Конечно, для выполнения задачи, за которую взялся Кельсиев, требовался человек более сильный, но в самой задаче не было ничего невыполнимого, даже если бы Кельсиев питал и широкие политические замыслы. Впрочем, для политической деятельности Кельсиев был не способен, хотя вначале он сошелся с атаманом некрасовцев, Гончаром, и, вероятно, поманил его настолько разными возможностями, что хитрый старик вылез из своей берлоги и решился съездить в Париж и Лондон, понюхать воздух и посмотреть, чего откуда ждать. Я заговорил нарочно о Гончаре; этот человек законченного и определенного типа дает повод к такой поучительной параллели с Кельсиевым и людьми его типа, что я не могу себе в ней отказать. (Пользуюсь характеристикой Гончара, сделанной Герценом.)
Не зная ни одного слова, кроме как по-русски и по-турецки, Гончар отправился в Марсель и оттуда в Париж. В Париже он виделся с Чарторижским и Замойским; говорят, что его возили даже к Наполеону. Переговоры ни к чему не привели, и седой казак, качая головой и щуря лукавыми глазами, написал каракулями семнадцатого столетия письмо к Герцену, в котором, называя его "графом", спрашивал, может ли он приехать в Лондон и как найти Герцена. Так как добраться в Лондоне к Герцену без языка было довольно трудно, то Герцен и отправился на железную дорогу, чтобы встретить Гончара. Выходит из вагона старый русский мужик, из зажиточных, в сером кафтане, с русской бородой, скорее худощавый, но крепкий, мускулистый, довольно высокий и загорелый, несет узелок в цветном платка.
— Вы Осип Семенович? — спрашивает Герцен.
— Я, батюшка, я.— И Гончар подал Герцену руку.
Кафтан распахнулся и открыл на поддевке большую турецкую звезду. Поддевка была синяя, отороченная широкой пестрой тесьмой. Не только обороты речи, но и произношение у Гончара было великорусское, крестьянское.
Гончар прожил у Герцена три дня. Первые дни он ничего не ел, кроме сухого хлеба, который привез с собой, и пил одну воду. На третий день было воскресенье, и Гончар разрешил себе стакан молока, рыбу, варенную в воде, и рюмку хересу.

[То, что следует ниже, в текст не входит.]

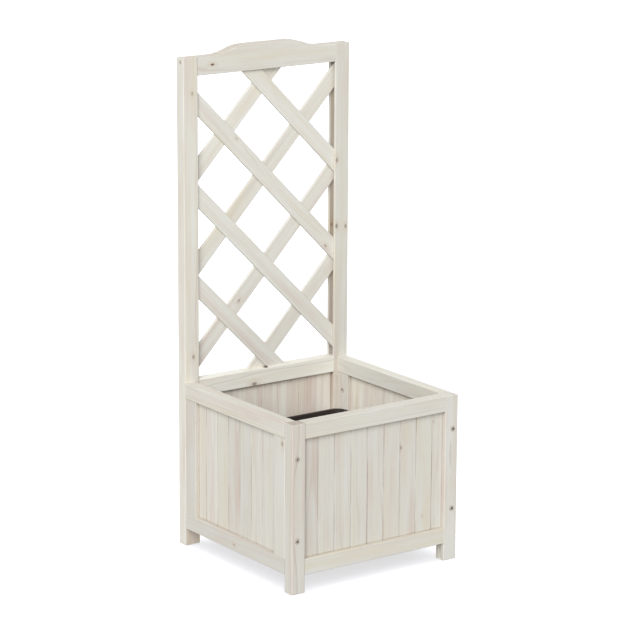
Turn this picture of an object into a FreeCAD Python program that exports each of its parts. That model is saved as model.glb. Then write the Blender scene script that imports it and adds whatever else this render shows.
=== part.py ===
import FreeCAD, Part
import math
import os

# Planter with trellis: a square timber box on four feet, whose rear frame rises into a lattice trellis.
# Millimetres. +Z is up, -Y is the front, +X is to the right. The origin is on the floor, under the middle.
# The frame members are grooved for the planks, the stub tenons and the slat ends at the stiles.

# Overall sizes
overall_width = 400.0
overall_depth = 397.0
rim_height = 340.0              # top of the front and side frames
stile_height = 993.0            # top of the rear stiles
ground_clearance = 36.0         # gap under the bottom rails

# Frame timber
frame_thickness = 25.0
rear_stile_width = 34.0
front_leg_width = 31.0
side_stile_width = 36.5
rail_height = 32.0              # every rail of the front and side frames, and the rear bottom rail
middle_rail_height = 34.0
middle_rail_step = 3.0          # how far the middle rail stands above the rim
crest_rail_height = 37.0        # at its two ends
crest_rise = 16.0               # how much higher the middle of the crest rail is
crest_flat_half = 49.0          # half length of the raised flat
crest_sweep = 85.0              # length of the S-curve each side of it
edge_radius = 1.6               # rounded edges of the frame timber

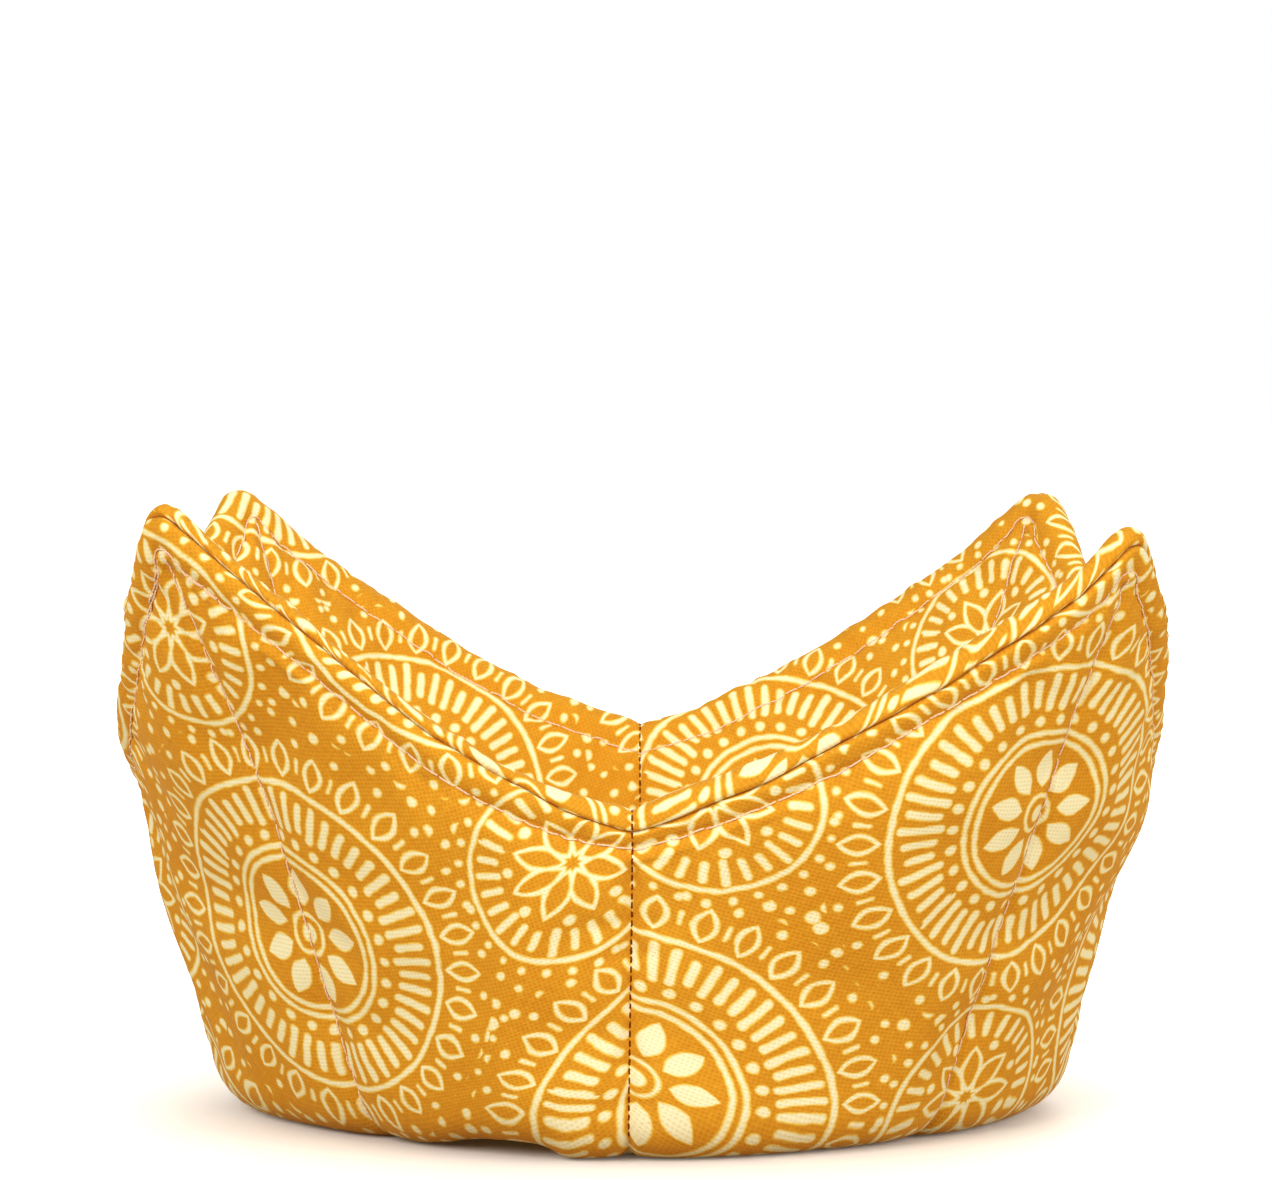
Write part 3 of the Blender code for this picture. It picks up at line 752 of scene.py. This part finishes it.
def printed_cotton(name, shift, turn):
    """Canvas with a generic folk print of rosettes."""
    paint = Paint(name)
    raw_x, raw_y = paint.cut(1000.0)
    where = paint.vector(raw_x, raw_y)
    x = raw_x * math.cos(turn) - raw_y * math.sin(turn) + shift[0]
    y = raw_x * math.sin(turn) + raw_y * math.cos(turn) + shift[1]

    # the wobble of a line drawn by hand, and the uneven width of its ink
    elsewhere = paint.vector(raw_x + 311.0, raw_y)
    wobble_x, wobble_y = (paint.noise(place, 0.035, 1.0) - 0.5 for place in (where, elsewhere))
    small = paint.noise(where, 0.22, 1.0) - 0.5
    x, y = x + wobble_x * 3.0 + small * 0.5, y + wobble_y * 3.0 - small * 0.5
    ink = (paint.noise(where, 0.42, 2.0) - 0.5) * 0.55

    def tile(shift):
        """The distance from the middle of each repeat of the print, and the angle round it."""
        from_x, from_y = (((value / PRINT_REPEAT + shift).part() - 0.5) * PRINT_REPEAT for value in (x, y))
        return from_x.hypot(from_y), from_y.angle_of(from_x)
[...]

Русское "себе на уме", восточная хитрость, осмотрительность охотника, сдержанность человека, привыкшего с детских лет к полному бесправию и к соседству сильных врагов, долгая жизнь, проведенная в борьбе, в настойчивом труде, в опасностях, — все это так и сквозило из-за мнимопростых черт и простых слов седого казака. Он постоянно оговаривался, употреблял уклончивые фразы, тексты из Священного писания, делал скромный вид, очень сознательно рассказывая о своих успехах, и если иногда увлекался в рассказах о прошлом, то, наверное, никогда не проговаривался о том, о чем хотел молчать.
В успех польского дела Гончар уже не верил и говорил о своих парижских переговорах, покачивая головой. В Лондон он приехал, чтобы узнать, какие у русских эмигрантов связи с раскольниками и какие опоры в крае; ему хотелось ощупать своими руками, может ли тут быть для него какая-нибудь практическая польза. В сущности, как говорит Герцен, для Гончара было все равно, с кем идти: он пошел бы одинаково с Польшей и Австрией, с русскими эмигрантами и греками, с Россией и с Турцией, лишь бы это было выгодно для его иекрасовцев. Он и из Лондона уехал, качая головой. В конце концов Гончар подал адрес государю.
Как мыслил Гончар, так мыслило, конечно, и большинство раскольников. И в Турции и в России жизнь научила их кое-чему. Поэтому устраивать с ними связи и при этом сулить лишь журавля в небе было не совсем легко и просто. Кончилось бы, конечно, взаимным непониманием. Да и что мог предложить им Кельсиев, какая стояла за ним сила? И это отлично понимал Гончар, а потом понял и сам Кельсиев; только в Москве думали иначе. Кельсиевскую "коммуну" в Тульче, состоявшую всего из четырех человек да жены Кельсиева с двумя ребятами, московская охранительная печать раздула в какую-то "агенцию", а Кельсиева, занимавшегося школой и огородом, превратила в опасного агитатора, виновность которого могла быть искуплена лишь чрезвычайным и всенародным покаянием. Кажется, под конец и сам Кельсиев стал верить этому.